• Raw data
=-=-=

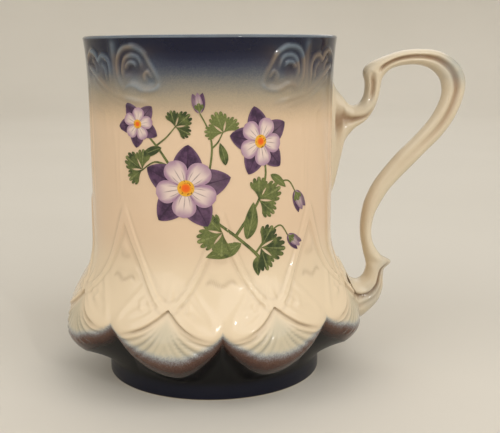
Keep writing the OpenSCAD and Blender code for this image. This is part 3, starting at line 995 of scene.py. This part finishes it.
# The bar from its upper seat to its foot: outer edge and inner edge as shares of reach
# and rise, and share of width
handle_pair_shares = [
    (-0.04, 0.87, -0.03, 0.53, 0.9), (0.03, 0.862, 0.03, 0.54, 1.0),
    (0.088, 0.84, 0.072, 0.616, 1.1), (0.126, 0.818, 0.106, 0.683, 1.05),
    (0.169, 0.81, 0.174, 0.726, 1.0), (0.218, 0.821, 0.262, 0.756, 1.0),
    (0.247, 0.848, 0.324, 0.798, 1.0), (0.252, 0.885, 0.358, 0.846, 1.0),
    (0.237, 0.924, 0.373, 0.89, 1.05), (0.276, 0.952, 0.397, 0.913, 1.05),
    (0.368, 0.972, 0.446, 0.933, 1.05), (0.513, 0.994, 0.528, 0.944, 1.05),
    (0.659, 1.0, 0.634, 0.946, 1.05), (0.804, 0.991, 0.731, 0.933, 1.05),
    (0.925, 0.957, 0.804, 0.901, 1.05), (0.993, 0.908, 0.828, 0.861, 1.02),
    (0.995, 0.848, 0.819, 0.828, 1.0), (0.935, 0.769, 0.785, 0.79, 1.0),
    (0.838, 0.701, 0.729, 0.749, 0.98), (0.722, 0.646, 0.625, 0.695, 0.96),
    (0.625, 0.599, 0.518, 0.646, 0.95), (0.518, 0.548, 0.416, 0.591, 0.95),
    (0.438, 0.505, 0.334, 0.539, 0.95), (0.373, 0.455, 0.276, 0.483, 0.95),
    (0.341, 0.422, 0.249, 0.437, 0.95), (0.322, 0.379, 0.237, 0.383, 0.95),
    (0.324, 0.345, 0.242, 0.34, 0.95), (0.344, 0.313, 0.254, 0.31, 0.98),
    (0.397, 0.276, 0.266, 0.283, 1.0), (0.475, 0.251, 0.281, 0.257, 1.0),
    (0.426, 0.225, 0.288, 0.239, 1.1), (0.416, 0.195, 0.283, 0.221, 1.2),
    (0.416, 0.156, 0.262, 0.2, 1.35), (0.383, 0.11, 0.218, 0.187, 1.5),
    (0.31, 0.071, 0.169, 0.193, 1.65), (0.237, 0.045, 0.131, 0.209, 1.75),
    (0.174, 0.04, 0.097, 0.237, 1.8), (0.08, 0.055, 0.02, 0.25, 1.8),
]
# Channels in the handle's sides: row, place across (-1 inner edge, 1 outer edge), depth
# and half-width
handle_channels = [
    [(8.6, -0.30, 0.0, 0.20), (9.4, -0.12, 0.45, 0.20), (10.5, 0.05, 0.5, 0.24), (13.0, 0.08, 0.5, 0.26),
     (15.5, 0.05, 0.45, 0.28), (17.5, 0.0, 0.3, 0.3), (20.0, -0.1, 0.1, 0.3), (22.0, -0.1, 0.0, 0.3)],
    [(1.0, 0.30, 0.5, 0.22), (2.0, 0.36, 0.5, 0.2), (3.0, 0.2, 0.5, 0.2), (4.0, -0.1, 0.5, 0.2),
     (5.0, -0.5, 0.4, 0.2), (6.0, -0.8, 0.0, 0.2)],
    [(5.6, 0.3, 0.0, 0.25), (6.6, 0.15, 0.35, 0.28), (7.6, 0.1, 0.42, 0.28), (8.5, 0.15, 0.0, 0.25)],
    [(28.6, 0.75, 0.0, 0.12), (29.6, 0.55, 0.35, 0.13), (30.5, 0.37, 0.42, 0.12), (32.5, 0.1, 0.45, 0.11),
     (34.5, -0.16, 0.45, 0.1), (36.0, -0.62, 0.4, 0.09)],
    [(29.5, 0.9, 0.0, 0.1), (31.0, 0.72, 0.18, 0.12), (33.0, 0.45, 0.2, 0.1),
     (35.0, 0.25, 0.15, 0.1), (36.0, 0.2, 0.1, 0.1)],
]


def beside_wall(point):
    """The radius of each point, and of the body's outside next to it."""
    a = np.degrees(np.arctan2(point[:, 1], point[:, 0]))
    return np.hypot(point[:, 0], point[:, 1]), skin_radius(a, point[:, 2])


last_row = len(handle_pair_shares) - 1
ring_rows = np.arange(handle_steps * last_row + 1) / handle_steps
bm = bmesh.new()
bmesh.ops.create_grid(bm, x_segments=handle_sides, y_segments=len(ring_rows) - 1, size=1.0)
grid_u = np.array([v.co.x for v in bm.verts]) / 2 + 0.5
grid_v = np.array([v.co.y for v in bm.verts]) / 2 + 0.5
row_at = grid_v * last_row
turn = grid_u * 2 * math.pi
shares = curve_at(handle_pair_shares, row_at)
start = [waist_r, handle_foot_z]
reach_and_rise = [handle_reach, handle_rise]
outer_edge = start + shares[:, 0:2] * reach_and_rise
inner_edge = start + shares[:, 2:4] * reach_and_rise
across = np.cos(turn)
middle = (outer_edge + inner_edge) / 2
place = middle + (outer_edge - inner_edge) / 2 * across[:, None]
depth = np.zeros(len(row_at))
for channel in handle_channels:
    marks = np.array(channel)
    at, deep, wide = (np.interp(row_at, marks[:, 0], marks[:, k]) for k in (1, 2, 3))
    live = (row_at >= marks[0, 0]) & (row_at <= marks[-1, 0])
    depth = np.maximum(depth, live * deep * bump(across - at, wide))
half_width = handle_w / 2 * shares[:, 4] * np.sin(turn) * (1 - depth)
point = np.stack([place[:, 0], half_width, place[:, 1]], 1)
# Near the wall the slip that lutes the handle on makes a small fillet
point_r, wall_r = beside_wall(point)
fillet = fillet_share * np.exp(-np.clip(point_r - wall_r, 0, None) / fillet_reach)
centre = np.stack([middle[:, 0], np.zeros(len(row_at)), middle[:, 1]], 1)
spread = point - centre
spread[:, 0] *= 0.2
point = point + spread * fillet[:, None]
# What would pass through the wall stops inside it
point_r, wall_r = beside_wall(point)
point[:, :2] *= np.maximum((wall_r - wall * 0.4) / point_r, 1.0)[:, None]
groove = bm.verts.layers.float.new("groove")
for vertex, where, share in zip(bm.verts, point * MM, np.clip(depth / 0.45, 0, 1)):
    vertex.co = where
    vertex[groove] = share
bmesh.ops.remove_doubles(bm, verts=bm.verts[:], dist=1e-6)
bmesh.ops.holes_fill(bm, edges=[e for e in bm.edges if e.is_boundary], sides=0)
bmesh.ops.recalc_face_normals(bm, faces=bm.faces[:])
handle = new_object("scrolled_handle", bm)

handle_points = points_of(handle) / MM
# A breath of cobalt on the bends and at the foot of the handle: middle, size, share
handle_clouds = [
    (74.0, 91.0, 8.0, 0.5), (53.5, 29.5, 5.0, 0.35), (50.0, 20.0, 6.0, 0.4),
    (45.0, 12.0, 4.0, 0.45), (39.0, 85.0, 4.0, 0.4), (47.0, 80.0, 4.0, 0.3),
]
shade = np.zeros(len(handle_points))
for x0, z0, size, share in handle_clouds:
    gap = np.hypot(handle_points[:, 0] - x0, handle_points[:, 2] - z0)
    shade = np.maximum(shade, share * bump(gap, size))
add_layer(handle, "cobalt", shade)

handle_pale = linear(207, 193, 168)
handle_deep = linear(180, 154, 122)
handle_shade_brown = linear(138, 102, 70)
handle_tint = linear(136, 150, 154)
handle_glaze, tree, shader = new_glaze("glazed_porcelain_handle")
colour = glaze_colour(tree, handle_pale, handle_deep)
# Painted shade, warm brown, darkens the handle's channels
channel_shade = attribute(tree, "groove") * (noise(tree, 160.0, 2.0) * 0.7 + 0.5)
colour = blend_colours(tree, channel_shade.clamped() * 0.9, colour, handle_shade_brown)
amount = attribute(tree, "cobalt") * (noise(tree, 220.0, 3.0) * 0.8 + 0.6)
colour = blend_colours(tree, ease(tree, amount, 0.0, 1.0), colour, handle_tint)
tree.links.new(colour.socket, shader.inputs["Base Color"])
handle.data.materials.append(handle_glaze)
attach(handle, "root")
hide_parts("handle")

# The moustache guard: a pressed porcelain bridge, rounded along its edges and luted
# inside the mouth on the drinker's side, with a half-moon drinking slot.
guard_lo, guard_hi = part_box("moustache_guard")
guard_r = seat_r + 0.25
guard_reach = 23.0
slot_depth = 9.0
slot_w = 29.0
scallop_r = 15.0
scallop_depth = 6.5
guard_round = 1.1
tip_y = guard_reach - (seat_r - 0.1)
slot_end_y = -math.sqrt(guard_r**2 - slot_w**2 / 4)
slot_sag = slot_depth - seat_r - slot_end_y
slot_r = (slot_w**2 / 4 + slot_sag**2) / (2 * slot_sag)
slot_y = slot_depth - seat_r - slot_r
scallop_x = math.sqrt(scallop_depth * (2 * scallop_r - scallop_depth))
scallop_y = tip_y + scallop_r - scallop_depth
wing_x = 2 * scallop_x


def sweep(bm, start, centre, angle, steps):
    """Draws an arc from a vertex round a centre and returns its last vertex."""
    cent = (centre[0] * MM, centre[1] * MM, start.co.z)
    out = bmesh.ops.spin(bm, geom=[start], cent=cent, axis=(0, 0, 1), angle=angle, steps=steps)
    return next(v for v in out["geom_last"] if isinstance(v, bmesh.types.BMVert))


bm = bmesh.new()
first = bm.verts.new((0.0, tip_y * MM, guard_lo.z))
half_open = math.atan2(scallop_x, scallop_r - scallop_depth)
vertex = sweep(bm, first, (scallop_x, scallop_y), 2 * half_open, 28)
wall_x = math.sqrt(guard_r**2 - tip_y**2)
corner = bm.verts.new((wall_x * MM, tip_y * MM, guard_lo.z))
bm.edges.new((vertex, corner))
wall_turn = math.atan2(slot_end_y, slot_w / 2) - math.atan2(tip_y, wall_x)
vertex = sweep(bm, corner, (0, 0), wall_turn, 16)
slot_turn = 2 * math.atan2(slot_w / 2, slot_end_y - slot_y)
vertex = sweep(bm, vertex, (0, slot_y), slot_turn, 28)
vertex = sweep(bm, vertex, (0, 0), wall_turn, 16)
corner = bm.verts.new((-wing_x * MM, tip_y * MM, guard_lo.z))
bm.edges.new((vertex, corner))
sweep(bm, corner, (-scallop_x, scallop_y), 2 * half_open, 28)
bmesh.ops.remove_doubles(bm, verts=bm.verts[:], dist=2e-6)
bmesh.ops.contextual_create(bm, geom=bm.edges[:])
bmesh.ops.recalc_face_normals(bm, faces=bm.faces[:])
raised = bmesh.ops.extrude_face_region(bm, geom=bm.faces[:])
bmesh.ops.translate(bm, verts=[v for v in raised["geom"] if isinstance(v, bmesh.types.BMVert)],
                    vec=(0, 0, guard_hi.z - guard_lo.z))
rim_edges = [e for e in bm.edges if abs(e.verts[0].co.z - e.verts[1].co.z) < 1e-7]
bmesh.ops.bevel(bm, geom=rim_edges, offset=guard_round * MM, offset_type="OFFSET", segments=5,
                profile=0.5, affect="EDGES", material=-1, clamp_overlap=True)
bmesh.ops.triangulate(bm, faces=[f for f in bm.faces if len(f.verts) > 4])
bmesh.ops.recalc_face_normals(bm, faces=bm.faces[:])
guard = new_object("moustache_ledge", bm)
guard_glaze, tree, shader = new_glaze("glazed_porcelain_guard")
tree.links.new(glaze_colour(tree).socket, shader.inputs["Base Color"])
guard.data.materials.append(guard_glaze)
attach(guard, "root")
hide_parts("moustache_guard")

# The studio: a round pale sweep, with soft lights and one small bright one whose
# glints show the gloss of the glaze.
floor_half = 1.1
floor_ring = 0.5
sweep_r = 0.5
sweep_top = 1.7
turns = np.radians(np.arange(0, 91, 7.5))
bend = [(floor_half + sweep_r * math.sin(t), sweep_r * (1 - math.cos(t))) for t in turns]
outline = [(0.0, 0.0), (floor_ring, 0.0)] + bend + [(floor_half + sweep_r, sweep_top)]
backdrop = new_object("studio_sweep", turned(outline, 96))
paper, tree, shader = new_material("pale_paper", 0.8)
shader.inputs["Specular IOR Level"].default_value = 0.1
colour = blend_colours(tree, noise(tree, 6.0, 2.0), linear(206, 200, 188), linear(212, 206, 195))
tree.links.new(colour.socket, shader.inputs["Base Color"])
backdrop.data.materials.append(paper)

world = bpy.data.worlds.new("studio_world")
bpy.context.scene.world = world
world.use_nodes = True
background = world.node_tree.nodes["Background"]
background.inputs["Color"].default_value = (1.0, 1.0, 1.0, 1.0)
background.inputs["Strength"].default_value = 0.5


def lamp(name, place, size, power):
    """A soft white round lamp that faces the middle of the cup."""
    light = bpy.data.lights.new(name, "AREA")
    light.shape = "DISK"
    light.size = size
    light.energy = power
    made = placed(name, light)
    made.location = place
    middle = Vector((0.0, 0.0, body_h / 2 * MM))
    made.rotation_euler = (middle - Vector(place)).to_track_quat("-Z", "Y").to_euler()


lamp("key_softbox", (0.75, -0.95, 0.95), 1.7, 14.5)
lamp("fill_softbox", (-1.0, -0.7, 0.75), 1.4, 7.8)
lamp("back_softbox", (0.2, 0.9, 0.9), 1.4, 4.4)
lamp("glint", (0.36, -0.84, 0.5), 0.035, 1.1)

# The camera stands just below the rim and looks slightly down at the front: its place
# was fitted to the circles of the rim and the foot.
camera_turn = math.radians(-3.0)
camera_reach = 0.264
camera_height = 0.0966
camera_pitch = 0.1891
camera_yaw = 0.04283
camera_roll = -0.00504
sensor_w = 36.0
focal_share = 882.2 / 500.0
heading = camera_yaw - camera_turn
level_way = Vector((math.sin(heading), math.cos(heading), 0.0))
forward = level_way * math.cos(camera_pitch) - Vector((0.0, 0.0, math.sin(camera_pitch)))
right = Vector((math.cos(heading), -math.sin(heading), 0.0))
up = right.cross(forward)
turned_right = right * math.cos(camera_roll) + up * math.sin(camera_roll)
turned_up = up * math.cos(camera_roll) - right * math.sin(camera_roll)
eye = Vector((math.sin(camera_turn) * camera_reach, -math.cos(camera_turn) * camera_reach, camera_height))
camera_data = bpy.data.cameras.new("photo_camera")
camera_data.sensor_width = sensor_w
camera_data.lens = sensor_w * focal_share
camera_data.clip_start = 0.01
camera = placed("photo_camera", camera_data)
axes = Matrix((turned_right, turned_up, -forward)).transposed().to_4x4()
camera.matrix_world = Matrix.Translation(eye) @ axes
bpy.context.scene.camera = camera
bpy.context.scene.view_settings.view_transform = "Standard"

=-=-=

• Aim of the exercise
Copy out every line of the listing that includes the string "scene".

• Finished task
Keep writing the OpenSCAD and Blender code for this image. This is part 3, starting at line 995 of scene.py. This part finishes it.
bpy.context.scene.world = world
bpy.context.scene.camera = camera
bpy.context.scene.view_settings.view_transform = "Standard"